Even with Carrie and Josh almost on their own, she barely scraped by from month to month. No margin for error now.

Stop it. She had bigger problems right now than her pathetic bank account.

Like her complicated, volatile new lover.

A part of her coolly observed the chattering voices in her mind, how they generated a cheerful fake buzz of white noise to hide from herself how incredibly nervous she was about seeing Nick.

But it wasn’t working. She was on to the trick. What was the point of all this energy expended in self-deception if it didn’t even work?

Habit, she supposed. She smiled at the desk clerk. A shivery sense of déjà vu went through her. “Hi. Has my husband, Rob Steiger, arrived yet?” The H word gave her a shivery rush of emotion.

The chubby brunette behind the desk smiled and passed her a key card. “He sure has, Mrs. Steiger, just about ten minutes ago. He told us to be on the lookout for you. Have a good night!”

She took the elevator up and walked slowly down the hall. Knees wobbling, heart thudding, head dizzy, breath shallow, hands damp and cold—symptom for symptom, she was in more of a nervous tizzy now than she had been while breaking into Diana Evans’s hotel room.

How ridiculous was that. She needed to grow a backbone. Right now. She took a deep breath, and stuck the key card in. The light flashed green, and she pushed the heavy door open.

Nick sat on the bed in the dim room, framed by the room’s dark entryway. Facing the door, simply waiting.

He smoldered at her. There was simply no other word for it. The harsh lines of his handsome face were grimly expressionless, but his eyes burned. The power of his anger pulsed at her. The hairs on her neck tingled.

Something sinuous and powerful moved inside her. Behind the fear and the white noise. A hungry pull of hot desire, as she sensed that simmering power in him. Hers to use, if she could rise to the occasion. If she could handle him.

“Hello, Mr. Steiger,” she said.

He waited a long time to answer, and finally inclined his head. “Mrs. Steiger,” he said guardedly.

“How was your day?” she asked.

“It was shitty.” His voice sliced through the silence. “Don’t fuck with me, Becca. I’m not in the mood.”

Tactical retreat. New strategy. Nix the playfulness.
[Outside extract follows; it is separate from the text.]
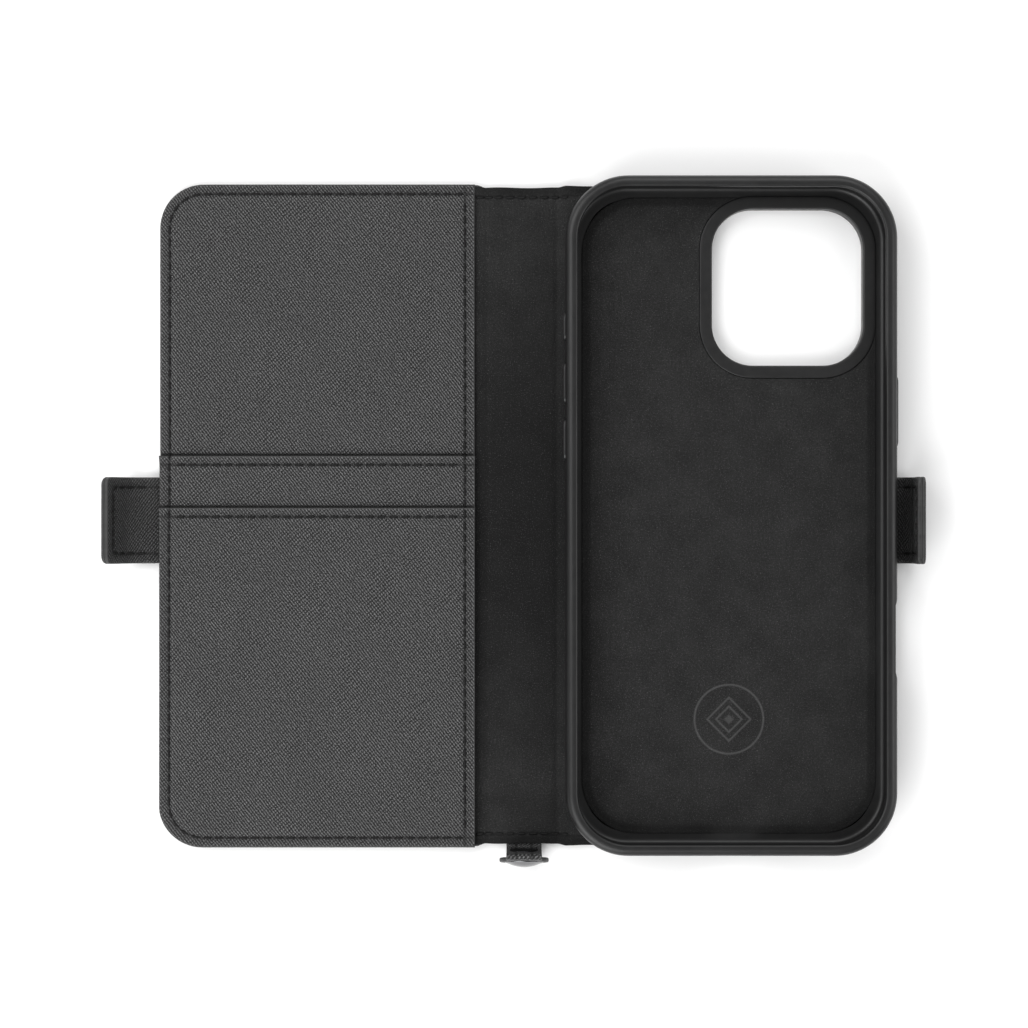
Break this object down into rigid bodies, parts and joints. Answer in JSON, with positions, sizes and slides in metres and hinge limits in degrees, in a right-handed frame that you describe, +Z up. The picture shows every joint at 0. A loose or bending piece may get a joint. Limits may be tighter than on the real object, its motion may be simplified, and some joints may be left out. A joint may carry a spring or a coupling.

She shrugged off her coat, hung it up, lifted her suitcase onto the rack. Caught a glimpse of herself in the mirror. She didn’t recognize herself, with the teased, tangled cloud of hair, the shockingly red mouth. She shrugged off the blazer, and contemplated ways to stage this confrontation. His body language did not invite her to sit with him on the bed, but neither did she want to stand before him like an accused criminal before the judge.

She grabbed a chair, perched in it. Took a deep breath and tilted her rib cage so that the high-necked white knit tank pulled sexily over her boobs. Crossed her legs, to hike the straight skirt up. Let her crossed foot dangle, in the stiletto-heeled strappy sandal. She’d bought those shoes for her engagement party. This seemed like a much, much better use for them.

He stared at her, hot eyes moving up and down her body.

Ah. That was better. So she was not entirely without resources.

“What’s with the slut red lipstick?” he asked.

“Oh. That.” She hesitated. “I, ah, stole it. From Diana.”

“And Diana is…?” His voice went soft, almost menacing.

“Mathes’s mistress,” she admitted. “The woman I’ve been tailing.”

The quality of his silence deepened. It was like the moment of inevitability after the fuse is lit, but before the explosion.

Becca rushed on, trying to keep her shaking voice light. “I think the color is a little extreme, but it’s growing on me. Do you like it?”

“Don’t know,” he said slowly. “It makes me want to fuck you hard, up against the wall. Was that your intention when you put it on?”

She blinked, nonplussed. “Ah…maybe we’re getting a little ahead of ourselves in the agenda for the evening,” she murmured. “Don’t you want to be debriefed? Is that the right word?”

“Yeah. Debrief me.” He jerked his chin. “Get the fuck on with it. I want to move right along to the other part of the evening’s agenda. I’ve got big plans for you, babe. Big, big plans.”

She shivered at the implied threat in his low voice. “Stop trying to intimidate me, Nick. I do not appreciate it.”